Bradshaw talks about the process of collaborating (on a good day) and struggling (on a bad) with a client. “Most clients don’t have briefs, or an idea of what they want to do,” O’Neal explained. “If they’re coming to us, it’s often because they’re looking for a concept or a name—for the tabletop, the interior design, architecture.” So how do they make something—the boudoir-inspired upstairs dining room at Stanton Social, the gastropub-meets-manor-kitchen of E.U.—from nothing? “We try to apply information based on what we’re feeling on the location, space, and chef,” O’Neal said. “And then we find the seed idea.”

The seed for Stanton Social, then, was a gender-specific interpretation (silk florals upstairs, manly leather downstairs) of the neighborhood’s fashion history. The seed for E.U. was to turn the kitchen inside out, embracing the theater that restaurants have become in the last few years.


YUKI KAWANA
 

 

 

 

 

 

 

 

 

 

 

 

 

 

 

 

 

 

 

 

 

 

 

And for Park Avenue [Season], the seed was a cheekily literal take on the current craze for food that is fresh, seasonal, and local, and a recognition of the fact that people like to eat differently in different weather. Switching from one season to another is a 72-hour process that completely transforms the space at the same time as the chef is transforming the menu. In the most recent transition from Winter to Spring, AvroKO replaced a spare white motif with one that Bradshaw described only as “Green!!!” Not literally, they all jumped in to explain, but more the idea of what “green” could be—by swapping out cushions, changing the lighting and fixtures, and re-coloring the wall. “Everything had to be flexible,” Farmerie explained of the firm’s design, which was as much about creating the details—quick but stable snaps, packing systems, storage ideas, and an installation plan—as a look.

AvroKO’s adoption of restaurant-as-stage is one sign of the way in which the firm co-opts the contemporary ethos without adopting the current trend.

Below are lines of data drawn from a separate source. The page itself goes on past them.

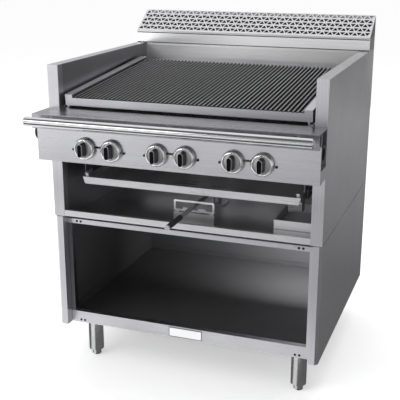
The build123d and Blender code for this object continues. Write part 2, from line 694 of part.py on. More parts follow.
gate_half = 67.0
gate_low = 550.5
gate_top = 586.0
notch_pitch = 50.0
with BuildPart() as lever_gate:
    block(lever_x - gate_half, lever_x + gate_half, gate_y, gate_y + 3, gate_low, gate_top)
    fillet(lever_gate.edges().filter_by(Axis.Y), radius=4)
    block(lever_x - gate_half, lever_x + gate_half, gate_y - 2.5, gate_y, cavity_z + gap, gate_low - 4)
    block(lever_x - gate_half, lever_x + gate_half, gate_y - 2.5, gate_y + 26, cavity_z + gap, cavity_z + 3)
    for side in (-1, 1):
        block(lever_x + side * (gate_half - 16), lever_x + side * (gate_half - 5), gate_y + 3, gate_y + 6,
              cavity_z + 2, gate_low + 4)
    block(lever_x - gate_half + 6, lever_x + gate_half - 6, gate_y - 1, gate_y + 7, 556, 580,
          Mode.SUBTRACT)
    for side in (-1, 1):
        middle = lever_x + side * notch_pitch / 2
        with BuildSketch(Plane.XZ.offset(-gate_y)):
            with BuildLine():
                Polyline((middle - 15, 555), (middle - 11, 561.9), (middle + 11, 561.9),
                         (middle + 15, 555), close=True)
            make_face()
        extrude(amount=-3)
lever_gate.part.label = "lever_gate"
export_step(lever_gate.part, "parts/lever_gate.step")

# ---------------------------------------------------------------- drip tray and grease box
tray_front = front + 64.0
lip_y = front + 50.0
lip_top = 645.0
lip_low = 623.0
tray_back = front + 515.0
tray_half = 350.0
chute = (308.0, 350.0, front + 82.0, front + 116.0)
with BuildPart() as drip_tray:
    block(-tray_half, tray_half, tray_front, tray_back, tray_z, tray_z + sheet)
    block(-tray_half, tray_half, tray_back - sheet, tray_back, tray_z, tray_z + 22)
    for side in (-1, 1):
        block(side * (tray_half - sheet), side * tray_half, tray_front, tray_back, tray_z, tray_z + 22)
    with BuildSketch(Plane.XZ.offset(-lip_y)):
        with BuildLine():
            Polyline((-tray_half - 3, lip_top), (tray_half + 3, lip_top), (tray_half - 4, lip_low),
                     (-tray_half + 4, lip_low), close=True)
        make_face()
    extrude(amount=-sheet)
    block(-tray_half - 3, tray_half + 3, lip_y, lip_y + 11, lip_top - sheet, lip_top)
    block(-tray_half + 4, tray_half - 4, lip_y, tray_front + 1, tray_z, tray_z + sheet)
    for side in (-1, 1):
        block(side * 338, side * 347, lip_y + 9, lip_y + 11, lip_top - 1, lip_top + 12)
        block(side * 338, side * 347, lip_y + 2, lip_y + 11, lip_top + 10, lip_top + 12)
    x0, x1, y0, y1 = chute
    block(x0, x1, y0, y1, 590, tray_z + 1)
    block(x0 + 1.5, x1 - 1.5, y0 + 1.5, y1 - 1.5, 580, tray_z + 10, Mode.SUBTRACT)
drip_tray.part.label = "drip_tray"
export_step(drip_tray.part, "parts/drip_tray.step")

runner_x = 356.0
with BuildPart() as tray_runners:
    for side in (-1, 1):
        run = (front + 122, front + 540)
        block(side * (runner_x - 17), side * (runner_x + sheet), *run, tray_z - gap - sheet, tray_z - gap)
        block(side * runner_x, side * (runner_x + sheet), *run, tray_z - gap - sheet, 706)
        block(side * runner_x, side * (wall_in - 0.1), *run, 706 - sheet, 706)
        block(side * runner_x, side * (runner_x + sheet), front + 78, front + 540, 655, 706)
tray_runners.part.label = "tray_runners"
export_step(tray_runners.part, "parts/tray_runners.step")

box_x0 = 279.0
box_x1 = 391.0
box_front = front + 32.0
box_back = front + 214.0
box_low = 549.5
with BuildPart() as grease_box:
    block(box_x0, box_x1, box_front, box_back, box_low, 579)
    block(box_x0 + sheet, box_x1 - sheet, box_front + sheet, box_back - sheet, box_low + sheet, 590,
          Mode.SUBTRACT)
    block(box_x0, box_x1, box_front - 3, box_front + 1, 574, 579)
    block(box_x0 - 1, box_x1 + 1, box_front - 1, box_front + 0.8, 559.5, 561, Mode.SUBTRACT)
grease_box.part.label = "grease_box"
export_step(grease_box.part, "parts/grease_box.step")

with BuildPart() as grease_box_shelf:
    shelf_top = box_low - 1.5
    block(box_x0, box_x1, box_front, box_back, shelf_top - sheet, shelf_top)
    block(box_x0, box_x1, box_front, box_front + sheet, 526.5 + gap, shelf_top)
    block(box_x0, box_x1, box_back - sheet, box_back, cavity_z + gap, shelf_top)
    block(box_x0 - 1, box_x1 + 1, box_front - 1, box_front + 0.8, 535.5, 537, Mode.SUBTRACT)
grease_box_shelf.part.label = "grease_box_shelf"
export_step(grease_box_shelf.part, "parts/grease_box_shelf.step")
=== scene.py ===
"""Looks for the gas charbroiler: materials, detail pieces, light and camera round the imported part."""
import math

import bmesh
import bpy
from mathutils import Matrix, Vector


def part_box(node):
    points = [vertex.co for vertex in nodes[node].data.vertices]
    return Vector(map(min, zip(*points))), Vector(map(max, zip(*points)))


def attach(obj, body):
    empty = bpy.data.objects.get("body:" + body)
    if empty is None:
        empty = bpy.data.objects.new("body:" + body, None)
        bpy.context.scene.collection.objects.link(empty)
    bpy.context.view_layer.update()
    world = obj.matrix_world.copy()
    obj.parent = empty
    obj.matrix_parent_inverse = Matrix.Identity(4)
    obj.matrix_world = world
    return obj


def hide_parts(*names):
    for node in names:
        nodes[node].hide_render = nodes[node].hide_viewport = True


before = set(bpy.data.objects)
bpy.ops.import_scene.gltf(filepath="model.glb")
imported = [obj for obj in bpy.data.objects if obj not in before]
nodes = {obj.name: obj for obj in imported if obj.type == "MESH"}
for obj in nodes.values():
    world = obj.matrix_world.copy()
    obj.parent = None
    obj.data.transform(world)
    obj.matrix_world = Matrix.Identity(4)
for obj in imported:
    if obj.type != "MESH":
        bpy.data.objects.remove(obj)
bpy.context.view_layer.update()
scene = bpy.context.scene

MM = 0.001
KNOB_COUNT = 6
SHARP_ANGLE = math.radians(35)


def middle(low, high, axis):
    """The middle of a box along one axis."""
    return (low[axis] + high[axis]) / 2


# ---------------------------------------------------------------- material tools
class Shader:
    """A principled material with a few helpers for adding procedural detail."""

    def __init__(self, name, color, metallic, roughness):
        self.material = bpy.data.materials.new(name)
        self.material.use_nodes = True
        self.tree = self.material.node_tree
        self.out = self.tree.nodes["Principled BSDF"]
        self.out.inputs["Base Color"].default_value = (*color, 1.0)
        self.out.inputs["Metallic"].default_value = metallic
        self.out.inputs["Roughness"].default_value = roughness
        self.coords = self.add("ShaderNodeTexCoord").outputs["Object"]
        self.height = None

    def add(self, kind, **values):
        node = self.tree.nodes.new(kind)
        for key, value in values.items():
            setattr(node, key, value)
        return node

    def link(self, source, target):
        self.tree.links.new(source, target)

    def noise(self, scale, detail=3.0, stretch=(1, 1, 1), rough=0.55):
        """A grey noise, from 0 to 1; scale is in cycles per metre."""
        mapping = self.add("ShaderNodeMapping")
        mapping.inputs["Scale"].default_value = stretch
        self.link(self.coords, mapping.inputs["Vector"])
        texture = self.add("ShaderNodeTexNoise")
        texture.inputs["Scale"].default_value = scale
        texture.inputs["Detail"].default_value = detail
        texture.inputs["Roughness"].default_value = rough
        self.link(mapping.outputs["Vector"], texture.inputs["Vector"])
        return texture.outputs["Fac"]

    def remap(self, value, low, high, to_low, to_high):
        node = self.add("ShaderNodeMapRange")
        node.inputs["From Min"].default_value = low
        node.inputs["From Max"].default_value = high
        node.inputs["To Min"].default_value = to_low
        node.inputs["To Max"].default_value = to_high
        self.link(value, node.inputs["Value"])
        return node.outputs["Result"]

    def math(self, operation, a, b):
        node = self.add("ShaderNodeMath", operation=operation)
        for socket, value in zip(node.inputs, (a, b)):
            if isinstance(value, (int, float)):
                socket.default_value = value
            else:
                self.link(value, socket)
        return node.outputs[0]

    def blend(self, factor, first, second):
        """Mixes two colours; each is a colour or a socket."""
        node = self.add("ShaderNodeMix", data_type="RGBA")
        self.link(factor, node.inputs["Factor"])
        for socket, value in ((node.inputs[6], first), (node.inputs[7], second)):
            if isinstance(value, tuple):
                socket.default_value = (*value, 1.0)
            else:
                self.link(value, socket)
        return node.outputs[2]

    def bump(self, value, strength, distance):
        node = self.add("ShaderNodeBump")
        node.inputs["Strength"].default_value = strength
        node.inputs["Distance"].default_value = distance
        self.link(value, node.inputs["Height"])
        if self.height is not None:
            self.link(self.height, node.inputs["Normal"])
        self.height = node.outputs["Normal"]
        self.link(self.height, self.out.inputs["Normal"])

    def set_color(self, value):
        self.link(value, self.out.inputs["Base Color"])

    def set_roughness(self, value):
        self.link(value, self.out.inputs["Roughness"])


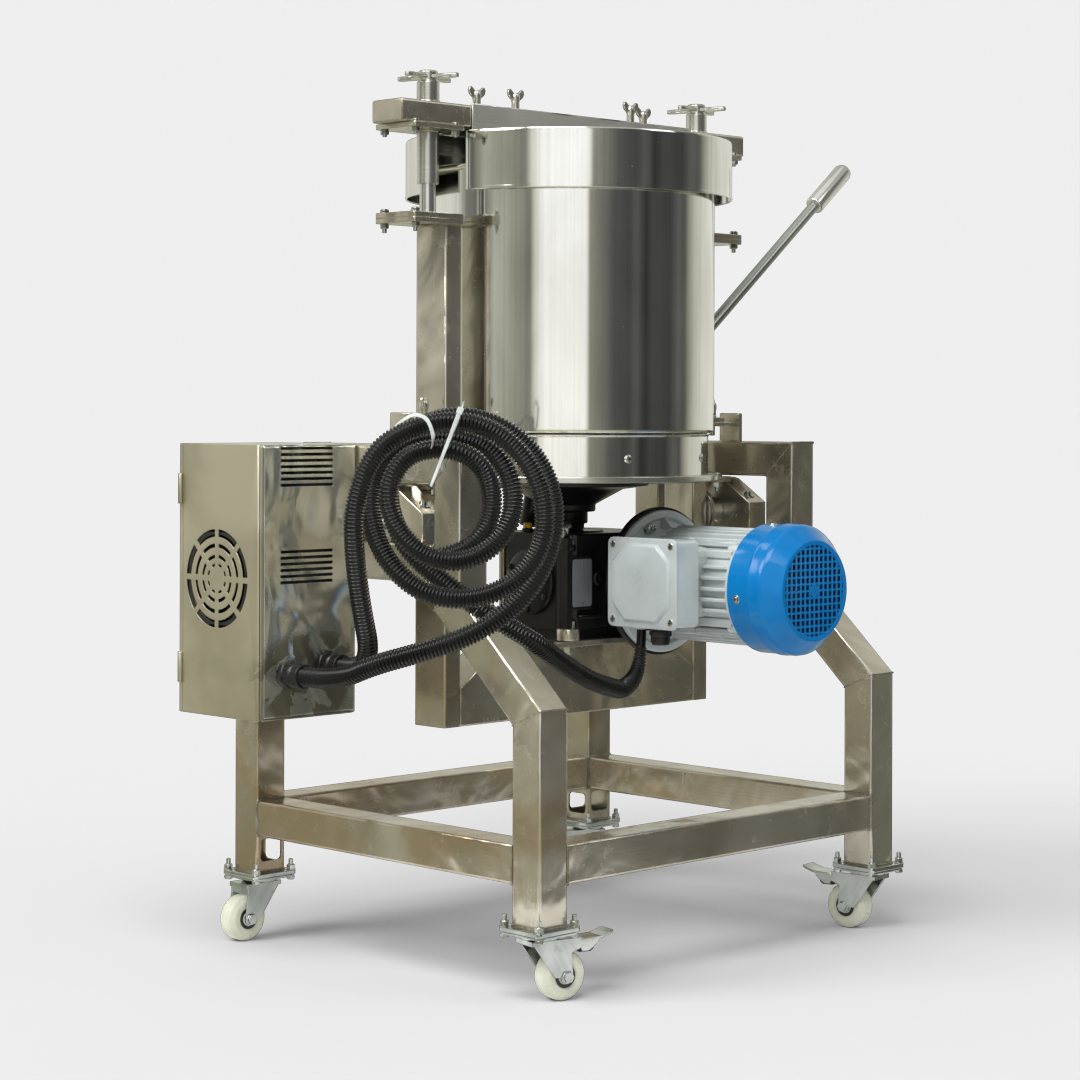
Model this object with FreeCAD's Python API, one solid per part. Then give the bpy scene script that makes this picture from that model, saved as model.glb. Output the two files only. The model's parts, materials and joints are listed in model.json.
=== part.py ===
"""Chocolate melanger: a stone grinder whose drum tilts in a frame on castors.

Millimetres, +Z up, X along the tilt axis, +Y towards the operator, origin on the floor under the drum's axis.
"""
import FreeCAD, Part
import math
import os

os.makedirs("parts", exist_ok=True)
Vec = FreeCAD.Vector
X = Vec(1, 0, 0)
Y = Vec(0, 1, 0)
Z = Vec(0, 0, 1)
SIDES = (-1, 1)

# Fits and gaps
running = 0.08
face_gap = 0.3
lift_gap = 0.3

# Side frames and base rails, of square tube
tube = 50.0
tube_wall = 2.0
frame_width = 712.0
frame_depth = 610.0
post_depth = 314.0
leg_bottom = 95.0
bend_low = 357.0
bend_high = 493.0
frame_top = 696.0
cross_beam_top = 567.0
rail_top = 197.0
leg_window_bottom = 110.0
leg_window_height = 32.0
leg_window_width = 37.0
leg_window_corner = 7.0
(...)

It’s easy to see the horse head jutting out of one of PUBLIC’s walls as just another example of the urban-rustic style currently fashionable in restaurant design—weird taxidermy, rusty farm implements, and un-ironic waistcoats—until it’s just as easy to remember that not only did AvroKO come first, but they’re already onto the next thing. “The design that we’re doing in New York now is shifting away from that,” O’Neal said of the craze for old brick and dark wood. “It starts as an ethos and then gets translated down as a trend,” she pointed out. “So what you wind up with is a flat version of what should be a dynamic experience.” 

So. How to keep things moving? 

“Neon!” Farmerie said, and it’s a sign of how thoroughly defined AvroKO’s overall aesthetic is that none of the group—especially him—took it seriously. “Our design is driven by our desires and wants and needs, and that’s driven by the landscape,” Harris said. “And if that landscape starts to shift, then we’ll shift as well.” Their Bowery restaurant is a perfect example. When the Bowery Hotel was under construction two years ago, homeless men took shelter under the scaffolding; by the time it opened, the glitterati that fill it every night had forgotten this. “It has so many histories—its rock-and-roll history, its life as a restaurant supply center,” Farmerie said of the neighborhood. “But I think there’s a sensibility of invention that’s always been on the Bowery.”

“It’s about not making things too precious,” Harris added. “Many designers can get very wrapped up in quote-unquote design.”

Instead, the four are looking to push things as far as they can. How far? “It’s like the title of the book; it’s the best of the worst,” Harris said, talking about Best Ugly, a book on the firm’s design philosophy that has just been released by HarperCollins. “It’s not conventional, it’s not traditional, it’s not so self-conscious—you just have to let things float and trust yourself enough.” How do they know when they’ve pushed it too far? “It’s when all four of us are looking and we all say ‘that doesn’t work,’” O’Neal said.

It’s clear, talking and listening to them, that the way they work together can’t be easily broken down into Bradshaw and Farmerie: architect or Harris: designer—much as they like to break it down into personalities like, “Kristina: smart one.” The number of sentences that go unfinished and the ones that go lovingly heckled is a sign of just how entrenched these four are in working together. “Before PUBLIC, we were like individual cowboys working together,” Harrison said. “And with PUBLIC, we were like a gang!”